Vokinger: Es gibt nicht die eine Anonymisierungsstrategie, die für alle Urteile passt. Differenzierung ist wichtig.
Trifft das auch für die Medikamentenurteile zu?
Vokinger: Bei den Vergewaltigungsurteilen ist die individualisierte Betrachtung viel stärker ausgeprägt. Jeder Einzelfall, jeder Sachverhalt ist anders. Bei den Medikamenten, das heisst beim Streit um deren Preise, sind die Urteile stets ähnlich aufgebaut. Es geht um eine konkrete Fragestellung – die behördliche Preisfestsetzung – und um wenige rechtliche Grundlagen, die immer angerufen werden. Und immer bestritten sind.
Urteile klug und verhältnismässig zu anonymisieren, ist aufwendig. Besteht die Gefahr, dass die Gerichte diesen Aufwand scheuen und dafür Abstriche an die Verständlichkeit in Kauf nehmen?
Vokinger: Man muss sich bei gewissen Urteilen überlegen, ob es überhaupt eine Anonymisierung braucht.
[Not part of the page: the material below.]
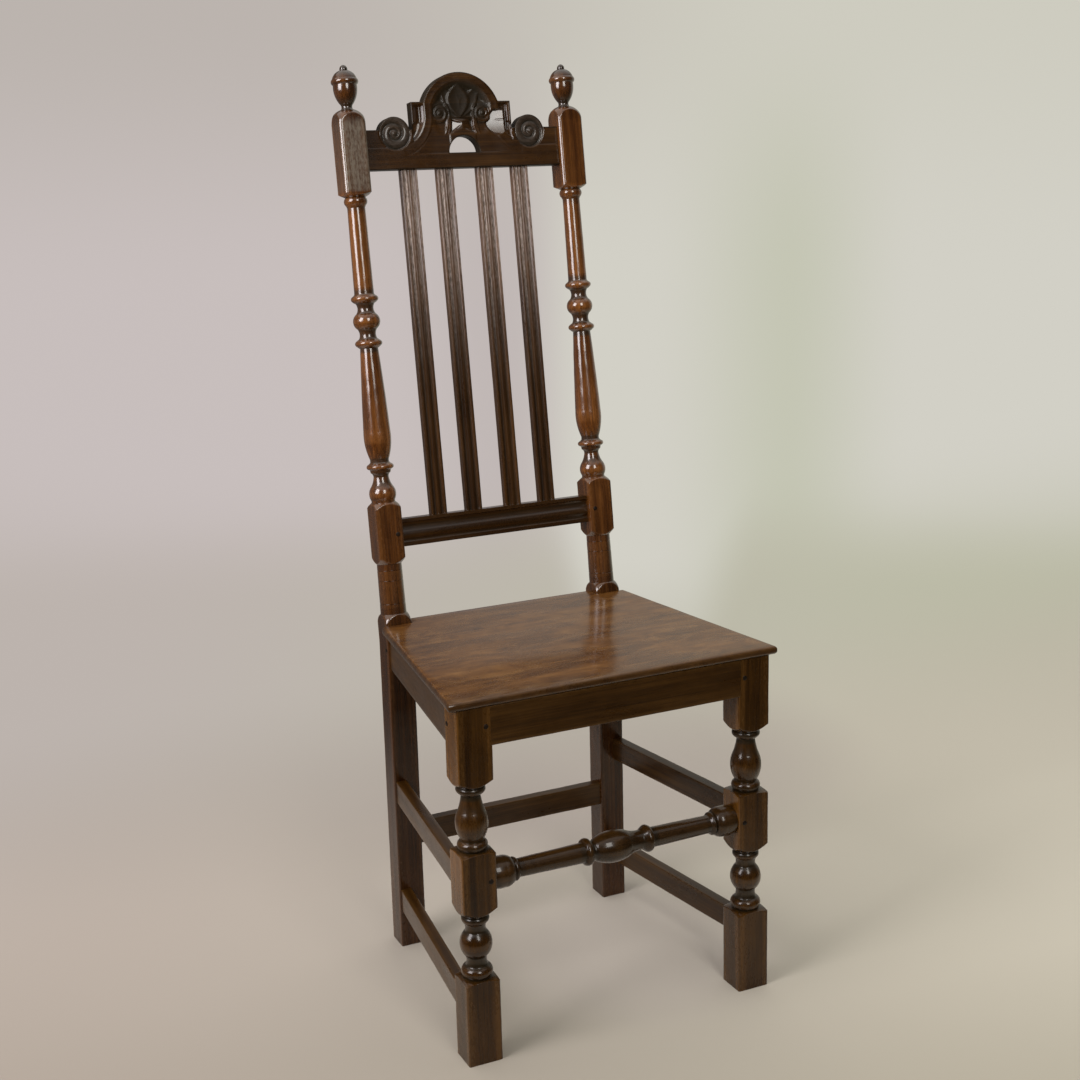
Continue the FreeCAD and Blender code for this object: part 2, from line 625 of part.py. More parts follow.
def front_stretcher():
    """Turned between the middle blocks, with a bell at each leg and a pear in the middle."""
    length = 2 * LEG_INNER_X
    end = Outline(LEG_TURN * STRETCHER_RIM_SHARE, 0)
    end.rows(STRETCHER_END_SHARES, LEG_TURN, 0, length)
    bell = end.spun()
    middle = Outline(end.here.x, end.here.z)
    middle.rows(STRETCHER_MIDDLE_SHARES, LEG_TURN, 0, length)
    shaft = middle.spun()
    far_bell = bell.mirror(Vector(0, 0, LEG_INNER_X), Vector(0, 0, 1))
    turned = joined([bell, shaft, far_bell])
    turned.rotate(Vector(0, 0, 0), Vector(0, 1, 0), 90)
    turned.translate(Vector(-LEG_INNER_X, LEG_AXIS_Y, FRONT_STRETCHER_HEIGHT))
    tenon = front_stretcher_tenon()
    whole = joined([turned, tenon, mirrored(tenon)])
    return whole.cut([front_stretcher_peg(PEG_GAP), mirrored(front_stretcher_peg(PEG_GAP))])


# Mouldings

def moulding_edges(rows, start, place):
    """Edges through a table of shares, each point set by the function place(depth, across)."""
    edges = []
    here = place(start, 0.0)
    for row in rows:
        points = [place(depth, across) for depth, across in zip(row[1::2], row[2::2])]
        if row[0] == "arc":
            edges.append(Part.Arc(here, points[0], points[1]).toShape())
        else:
            edges.append(Part.makeLine(here, points[0]))
        here = points[-1]
    return edges


def lower_back_rail():
    """Moulded along its front face, in the upright frame of the back."""
    rear = BACK_FACE + LOWER_RAIL_THICKNESS
    edges = moulding_edges(RAIL_MOULDING_SHARES, 0.0, lambda depth, across: Vector(
        -POST_INNER_X, BACK_FACE + LOWER_RAIL_MOULDING * depth, LOWER_RAIL_TOP - LOWER_RAIL_HEIGHT * across))
    last = edges[-1].Vertexes[-1].Point
    corners = [last, Vector(-POST_INNER_X, rear, LOWER_RAIL_BOTTOM),
               Vector(-POST_INNER_X, rear, LOWER_RAIL_TOP), edges[0].Vertexes[0].Point]
    edges.extend(Part.makeLine(a, b) for a, b in zip(corners, corners[1:]))
    body = Part.Face(Part.Wire(edges)).extrude(Vector(2 * POST_INNER_X, 0, 0))
    tenon = cross_tenon(POST_INNER_X, LOWER_RAIL_AXIS, LOWER_RAIL_BOTTOM, LOWER_RAIL_TOP)
    rail = joined([body, tenon, mirrored(tenon)])
    cutters = [splat_tenons(x, MORTISE_GAP)[0] for x in SPLAT_PLACES]
    return raked(rail.cut(cutters + [lower_rail_peg(PEG_GAP), mirrored(lower_rail_peg(PEG_GAP))]))


def splat(x):
    """An upright splat with three reeds down its front, in the upright frame of the back."""
    low = LOWER_RAIL_TOP
    front = SPLAT_AXIS - SPLAT_THICKNESS / 2
    rear = SPLAT_AXIS + SPLAT_THICKNESS / 2
    edges = moulding_edges(SPLAT_MOULDING_SHARES, SPLAT_EDGE_SHARE, lambda depth, across: Vector(
        x - SPLAT_WIDTH / 2 + SPLAT_WIDTH * across, front + SPLAT_MOULDING * depth, low))
    corners = [edges[-1].Vertexes[-1].Point, Vector(x + SPLAT_WIDTH / 2, rear, low),
               Vector(x - SPLAT_WIDTH / 2, rear, low), edges[0].Vertexes[0].Point]
    edges.extend(Part.makeLine(a, b) for a, b in zip(corners, corners[1:]))
    body = Part.Face(Part.Wire(edges)).extrude(Vector(0, 0, CREST_BOTTOM - low))
    return raked(joined([body] + splat_tenons(x)))


# Crest rail, in the upright frame of the back. Carved pieces are drawn for the right half.

def crest_blank():
    """The sawn outline of the crest, at the depth of the carving's ground."""
    plates = [
        box_between(-POST_INNER_X, POST_INNER_X, CREST_GROUND, CREST_REAR,
                    CREST_BOTTOM, CREST_BOTTOM + CREST_END_HEIGHT),
        box_between(-CREST_SQUARE_HALF, CREST_SQUARE_HALF, CREST_GROUND, CREST_REAR,
                    CREST_BOTTOM, SQUARE_TOP),
        disc(0, ARCH_CENTRE, ARCH_RADIUS, CREST_GROUND, CREST_REAR),
        disc(VOLUTE_X, VOLUTE_Z, VOLUTE_RADIUS, CREST_GROUND, CREST_REAR),
        disc(-VOLUTE_X, VOLUTE_Z, VOLUTE_RADIUS, CREST_GROUND, CREST_REAR)]
    return joined(plates)


def crest_plain_faces():
    """The uncarved band along the bottom and the plain ends, at full thickness."""
    top = CREST_BOTTOM + CREST_END_HEIGHT
    end_x = VOLUTE_X + VOLUTE_RADIUS
    band = box_between(-POST_INNER_X, POST_INNER_X, BACK_FACE, CREST_GROUND,
                       CREST_BOTTOM, CREST_BAND_TOP)
    end = box_between(end_x, POST_INNER_X, BACK_FACE, CREST_GROUND, CREST_BOTTOM, top)
    return [band, end, mirrored(end)]


def crest_opening():
    """The half round opening above the band."""
    hole = disc(0, CREST_BAND_TOP, CREST_CUT_RADIUS, BACK_FACE - OVERRUN, CREST_REAR + OVERRUN)
    above = box_between(-CREST_SQUARE_HALF, CREST_SQUARE_HALF, BACK_FACE - OVERRUN, CREST_REAR + OVERRUN,
                        CREST_BAND_TOP, SQUARE_TOP)
    return hole.common(above)


def crest_hood():
    """A raised arch with a hollow run round it."""
    upper = box_between(-CREST_SQUARE_HALF, CREST_SQUARE_HALF, BACK_FACE - OVERRUN, CREST_GROUND,
                        TAIL_Z, ARCH_CENTRE + ARCH_RADIUS + OVERRUN)
    ring = disc(0, ARCH_CENTRE, ARCH_RADIUS, BACK_FACE, CREST_GROUND)
    ring = ring.cut(disc(0, ARCH_CENTRE, ARCH_RADIUS - HOOD_WIDTH, BACK_FACE, CREST_GROUND))
    half = HOOD_WIDTH / 2 - HOOD_FILLET
    gouge = (half ** 2 + HOOD_HOLLOW ** 2) / (2 * HOOD_HOLLOW)
    run = Part.makeTorus(ARCH_RADIUS - HOOD_WIDTH / 2, gouge,
                         Vector(0, BACK_FACE - gouge + HOOD_HOLLOW, ARCH_CENTRE), Vector(0, 1, 0))
    return ring.common(upper).cut(run)


def crest_bracket():
    """The square corner beside the hood, hollowed towards the scroll's tail."""
    above = box_between(TAIL_X, CREST_SQUARE_HALF, BACK_FACE, CREST_GROUND, TAIL_Z, SQUARE_TOP)
    below = box_between(TAIL_X, CREST_SQUARE_HALF, BACK_FACE, CREST_GROUND, CREST_BAND_TOP, TAIL_Z)
    sweep = disc(VOLUTE_X, TAIL_Z, VOLUTE_TAIL_RADIUS, BACK_FACE, CREST_GROUND)
    half = (CREST_SQUARE_HALF - TAIL_X) / 2 - BRACKET_LIP
    gouge = (half ** 2 + BRACKET_HOLLOW ** 2) / (2 * BRACKET_HOLLOW)
    middle = (CREST_SQUARE_HALF + TAIL_X) / 2
    run = Part.makeCylinder(gouge, SQUARE_TOP - BRACKET_LIP - CREST_BAND_TOP,
                            Vector(middle, BACK_FACE - gouge + BRACKET_HOLLOW, CREST_BAND_TOP))
    return joined([above, below.common(sweep)]), run


def at_ground(x, z):
    return Vector(x, CREST_GROUND, z)


def arc_edge(centre_x, centre_z, radius, start, sweep):
    """An arc on the ground of the carving. Angles are degrees, anticlockwise from X."""
    points = [at_ground(centre_x + radius * cos(radians(a)), centre_z + radius * sin(radians(a)))
              for a in (start, start + sweep / 2, start + sweep)]
    return Part.Arc(*points).toShape()


def scroll_turns(x, z, radius, step, start, sweep, turns):
    """Half circles that wind inwards from a circle's point at the angle start."""
    edges = []
    centre = x
    middle = z
    angle = start
    for _ in range(turns):
        edges.append(arc_edge(centre, middle, radius, angle, sweep))
        angle += sweep
        centre += step * cos(radians(angle))
        middle += step * sin(radians(angle))
        radius -= step
    return edges


def bead(edges, radius):
    """A round bead along a run of edges, half of it in the ground."""
    first = edges[0]
    start = first.valueAt(first.FirstParameter)
    heading = first.tangentAt(first.FirstParameter)
    section = Part.Wire(Part.makeCircle(radius, start, heading))
    return Part.Wire(edges).makePipeShell([section], True, False)


def outer_scroll():
    """From the hood down beside the bracket, under the volute and round into its eye."""
    edges = [Part.makeLine(at_ground(TAIL_X, SQUARE_TOP - BEAD_SETBACK), at_ground(TAIL_X, TAIL_Z)),
             arc_edge(VOLUTE_X, TAIL_Z, VOLUTE_TAIL_RADIUS, 180, 90)]
    edges.extend(scroll_turns(VOLUTE_X, VOLUTE_Z, VOLUTE_PATH, VOLUTE_STEP, -90, 180, VOLUTE_HALF_TURNS))
    return bead(edges, BEAD_RADIUS), ball(VOLUTE_X, VOLUTE_Z + VOLUTE_STEP / 2, VOLUTE_EYE)


def inner_scroll():
    """From the band, round the opening and up into a small volute beside the leaf."""
    volute_z = CREST_BOTTOM + INNER_VOLUTE_HEIGHT
    rise_x = INNER_VOLUTE_X - INNER_VOLUTE_RADIUS
    sweep = INNER_TAIL_SWEEP
    joint_x = INNER_TAIL_RADIUS * cos(radians(sweep))
    joint_z = CREST_BAND_TOP + INNER_TAIL_RADIUS * sin(radians(sweep))
    ease = (joint_x - rise_x) / (1 - cos(radians(sweep)))
    ease_z = joint_z + ease * sin(radians(sweep))
    edges = [arc_edge(0, CREST_BAND_TOP, INNER_TAIL_RADIUS, 0, sweep),
             arc_edge(rise_x + ease, ease_z, ease, 180 + sweep, -sweep),
             Part.makeLine(at_ground(rise_x, ease_z), at_ground(rise_x, volute_z))]
    edges.extend(scroll_turns(INNER_VOLUTE_X, volute_z, INNER_VOLUTE_RADIUS, INNER_VOLUTE_STEP,
                              180, -180, INNER_VOLUTE_HALF_TURNS))
    eye = ball(INNER_VOLUTE_X + INNER_VOLUTE_STEP / 2, volute_z, INNER_VOLUTE_EYE)
    return bead(edges, INNER_BEAD_RADIUS), eye


def leaf():
    """Lobes that spread from a boss over the opening."""
    base = at_ground(0, CREST_BOTTOM + LEAF_BASE_HEIGHT)
    pieces = [ball(0, base.z, LEAF_BOSS)]
    for lean, length in LOBE_SHARES:
        outline = Outline(0, 0)
        outline.rows(LOBE_OUTLINE_SHARES, LEAF_WIDTH / 2, 0, LEAF_LENGTH * length)
        face = Part.Face(Part.Wire(outline.edges + [Part.makeLine(outline.here, outline.start)]))
        lobe = face.revolve(Vector(0, 0, 0), Vector(0, 0, 1), 360)
        lobe.translate(base)
        lobe.rotate(base, Vector(0, 1, 0), lean * LEAF_LEAN)
        pieces.append(lobe)
    return pieces


def crest_rail():
    bracket, bracket_run = crest_bracket()
    scrolls = list(outer_scroll()) + list(inner_scroll())
    raised = crest_plain_faces() + [crest_hood(), bracket, mirrored(bracket)]
    body = joined([crest_blank()] + raised)
    body = body.cut([bracket_run, mirrored(bracket_run)])
    carved = joined([body] + scrolls + [mirrored(piece) for piece in scrolls] + leaf())
    in_front = box_between(-FRONT_WIDTH, FRONT_WIDTH, BACK_FACE, CREST_REAR, CREST_BOTTOM, FINIAL_TOP)
    carved = carved.common(in_front).cut(crest_opening())
    tenon = cross_tenon(POST_INNER_X, CREST_AXIS, CREST_BOTTOM, CREST_BOTTOM + CREST_END_HEIGHT)
    rail = joined([carved, tenon, mirrored(tenon)])
    return raked(rail.cut([splat_tenons(x, MORTISE_GAP)[1] for x in SPLAT_PLACES]))


def both_sides(*pins):
    """Matching pins on the two sides, as one group of separate solids."""
    return Part.makeCompound([shape for pin in pins for shape in (pin, mirrored(pin))])


def chair():
    """Every piece by its name. Left is the viewer's left, from the front."""
    rail = side_seat_rail()
    left = LEFT_STRETCHER_RISE
    right = RIGHT_STRETCHER_RISE
    pieces = {
        "right_front_leg": front_leg(right),
        "left_front_leg": mirrored(front_leg(left)),
        "right_back_post": back_post(right),
        "left_back_post": mirrored(back_post(left)),
        "right_seat_rail": rail,
        "left_seat_rail": mirrored(rail),
        "front_seat_rail": front_seat_rail(),
        "back_seat_rail": back_seat_rail(),
        "seat_board": seat_board(),
        "right_upper_stretcher": side_stretcher(UPPER_STRETCHER_BOTTOM, right),
        "left_upper_stretcher": mirrored(side_stretcher(UPPER_STRETCHER_BOTTOM, left)),
        "right_lower_stretcher": side_stretcher(LOWER_STRETCHER_BOTTOM, right),
        "left_lower_stretcher": mirrored(side_stretcher(LOWER_STRETCHER_BOTTOM, left)),
        "front_stretcher": front_stretcher(),
        "back_stretcher": back_stretcher(),
        "lower_back_rail": lower_back_rail(),
        "crest_rail": crest_rail(),
        "front_rail_pegs": both_sides(front_rail_peg()),
        "front_stretcher_pegs": both_sides(front_stretcher_peg()),
        "side_rail_pegs": both_sides(side_rail_peg_front(), side_rail_peg_back()),
        "lower_back_rail_pegs": both_sides(raked(lower_rail_peg())),
    }
    for number, x in enumerate(SPLAT_PLACES, 1):
        pieces["splat_" + str(number)] = splat(x)
    return pieces


os.makedirs("parts", exist_ok=True)
for name, shape in chair().items():
    placed = shape.copy()
    placed.translate(Vector(0, -CENTRE_Y, 0))
    placed.exportStep("parts/" + name + ".step")
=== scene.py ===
from math import atan2, cos, degrees, hypot, pi, radians, sin

import bmesh
import bpy
import numpy as np
from mathutils import Matrix, Vector


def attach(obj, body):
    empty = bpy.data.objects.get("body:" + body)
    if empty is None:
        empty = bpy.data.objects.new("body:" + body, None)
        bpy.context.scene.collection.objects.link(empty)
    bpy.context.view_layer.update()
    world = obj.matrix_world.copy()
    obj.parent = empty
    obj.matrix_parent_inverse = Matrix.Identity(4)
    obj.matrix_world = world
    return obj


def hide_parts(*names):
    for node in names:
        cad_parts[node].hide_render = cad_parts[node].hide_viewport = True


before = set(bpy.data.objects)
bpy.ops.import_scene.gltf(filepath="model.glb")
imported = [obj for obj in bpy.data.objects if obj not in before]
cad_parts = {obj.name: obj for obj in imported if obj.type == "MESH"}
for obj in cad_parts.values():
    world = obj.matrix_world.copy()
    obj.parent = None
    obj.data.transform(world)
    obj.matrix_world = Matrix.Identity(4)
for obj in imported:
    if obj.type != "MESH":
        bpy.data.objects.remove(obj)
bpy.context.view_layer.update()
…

Dies auch vor dem Hintergrund, dass mit dem Fortschreiten der Digitalisierung vermehrt Daten öffentlich zur Verfügung stehen, die miteinander verknüpft werden können.
Warum ist das problematisch?
Vokinger: Vermeintlich anonymisierte Informationen können zunehmend reidentifiziert werden. Je persönlichkeitseinschneidender ein Fall ist, desto genauer muss man hinschauen. Da lohnt sich der Aufwand, er ist gerechtfertigt. In anderen Bereichen sollte man pragmatisch sein – vor allem, wenn das öffentliche Interesse derart überwiegt, wie das unserer Meinung nach bei den Medikamentenurteilen der Fall ist. Einfach eine Software anzuwenden, die immer die gleichen Merkmale anonymisiert, ist nicht zielführend. Sie können den Menschen nicht vollständig ersetzen.